On another level, it is also true that a wise leader must have a vision. Perhaps it is as simple as just completing the task at hand, or as complex as creating a moral compass for society. At any event, by following this vision, the leader is given a set of principle to guide them in the process of decision making.

A Wise Leader must be Decisive

If we lived in a perfect world, there would be no need for leadership. However, this is not the world that we live in. Things break down, accidents happen, the unforeseen is always looming on the horizon. For this reason, one of the primary responsibilities of a leader is to make decisions.

There is perhaps nothing so frustrating on the work sight, than encountering a problem, one which requires a managerial decision, and then being left with no answer, and being forced to accept the consequences for a decision on the part of the employee. It's not that the employee doesn't have a solution, its just that the solution is often against company policy. This in turn creates a lose-lose situation. If they take the action that is probably required, they have become insubordinate through no fault of their own, if they do not act, then they have failed to complete the task at hand. This is why a leader must be decisive.

Along with the power to act, the power to make a decision, however comes responsibility. When a leader makes a decision, the result of that decision, the consequences of this act is upon their shoulders. For this reason, a leader must accept that when things go wrong, it is not the fault of the people, the fault is with them, and with the failure to respond to the unforeseen in an adequate manner.

Of course, it is unlikely that a leader will always make the right decision, however, many times, the wrong decision is better than no decision at all. For in hesitating to act, things have a way of breaking down. This is why the leader is called upon to make the best decision that they can arrive at, that is most in line with their overall vision.

To this end, perhaps the best guidance for a leader, is that they make a fair and just decision. If they are seen to be impartial, or unfair, then this will lead to a sense of injustice amongst the people. If they listen to all sides of an issue, and address all the concerns, then the decision, for better or worse, will be accepted by the people.

It is Wisdom to Lead through Example

Perhaps nothing is more outrageous to the people than when they find hypocrisy within their leaders. It is a basic violation of trust, and for this reason, when we see a leader involved within a scandal, it becomes an overnight headline.

When we look through the pages of history, we remember Alexander the Great, not only for his genius as a military commander, yet also for his courage. His people followed him into battle, because he fought alongside them. He took it upon himself to face the same dangers as what he asked his soldiers to take. Yet, later in his career, when he fell into decadence, and declared himself a God, this was found to be a betrayal of the very values of the people that followed him.

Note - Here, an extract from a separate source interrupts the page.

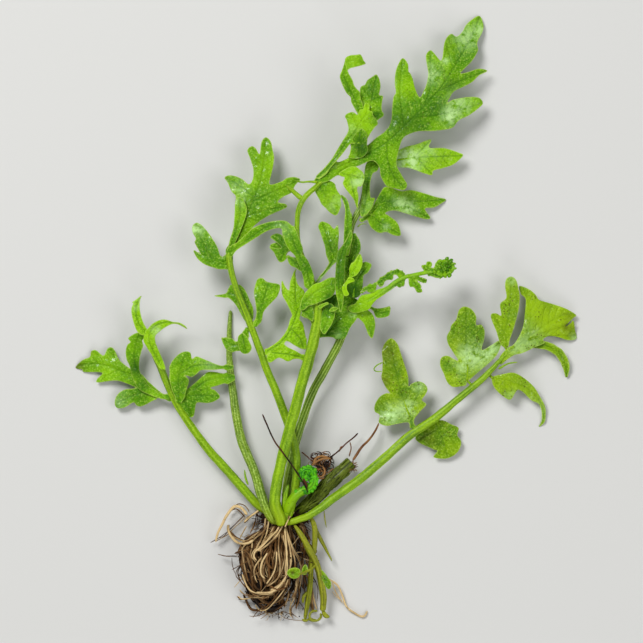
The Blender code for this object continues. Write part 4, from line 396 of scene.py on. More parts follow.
      26.6, 168.4, 25, 170, 23.6, 172.6, 22.5, 175.4, 22.3, 177, 23, 178.8, 23.8, 181, 24.4, 183, 25, 182,
      25.2, 180, 25.6, 178.6, 26, 177.6, 27.4, 175.2, 28, 173.2, 29.2, 171.6, 30.2, 170.6, 30.6, 168,
      31.4, 166, 32, 163.6, 32, 161)], ribs=[xyz(31, 161.6, 19.8, 28.6, 167, 21, 26, 172, 22.4, 24, 177, 23.4,
      24.4, 182.6, 24)], grow=False, foot=0.3, cup=0.5), dict(outlines=[xy(24.3, 182.6, 24.7, 184.1,
      26.4, 185, 28.6, 185.2, 30.4, 185.4, 31.2, 184.4, 31.8, 183, 32.6, 181.8, 31, 181, 28.6, 180.4,
      26.4, 179.8, 25.3, 179.1, 24.8, 180.2)], ribs=[xyz(24.8, 182.4, 24.6, 28, 182.8, 25, 32, 182, 24.4)],
      grow=False, foot=0, cup=0.3)], patches=[(28, 183, 4, 1, -0.7), (26, 174, 3, 1, 0.2)]),
    "leaf_right_droop": dict(path=xyzwt(98, 69.4, 4.6, 0.9, 0, 102.4, 69.6, 4.7, 1.5, 0,
      106.6, 68.8, 4.6, 1.6, 0, 110.6, 66, 4, 1.7, 0, 113, 61.4, 2.6, 1.5, 0, 113.4, 56.6, 1, 0.4, 0),
      patches=[(106, 68, 4, 1, -0.5)]),
    "frond_coil_tip": dict(outlines=[xy(57.4, 97.5, 58.6, 97.1, 59.6, 96.8, 60.6, 96.4, 61.8, 96.3,
      62.4, 95.9, 63.2, 96.6, 64.8, 97, 66, 97.6, 66.8, 98.4, 67.3, 99.3, 67.8, 100, 67.9, 100.8, 67.4, 101.5,
      66.8, 102.2, 66.7, 103, 66, 103.3, 65.2, 103.1, 64.4, 103.3, 63.7, 102.8, 63.2, 103.4, 62.4, 103.9,
      61.5, 103.6, 60.9, 102.9, 60.3, 101.9, 60, 100.8, 59, 99.8, 57.6, 98.6)], ribs=[xyz(58, 98, 19.9,
      61, 97.4, 19.8, 64.6, 97.9, 19.8, 66.8, 100.2, 19.8, 65.4, 102.4, 19.7, 62.4, 102.8, 19.7)],
      patches=[(64, 100.4, 1.6, 1, 0.9), (62.3, 102.8, 1, 1, -1)], thick=1.3),
}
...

As we progress through the ages, the name of Hitler has become synonymous with villainy and hatred. As he rose to power, he led his people down a path of hatred and destruction, until at last, he left his nation in shambles, destroyed by the ravages of war, and stained by a legacy of genocide.

That is why it can be said, you reap what you sow. Which leads us to another great leader. That of the life and testimony of Jesus Christ. Here we see a man who practiced the principles which he taught. In so doing, this man of humble origins, through the sacrifice of his life has been remembered through the ages.

Now while I don't mean to advocate any particular view of Christ, for there are many, it can be said, that because Christ lived the example of his own teachings, today, throughout the many nations, and the many tongues, his name has been remembered as the King of Kings.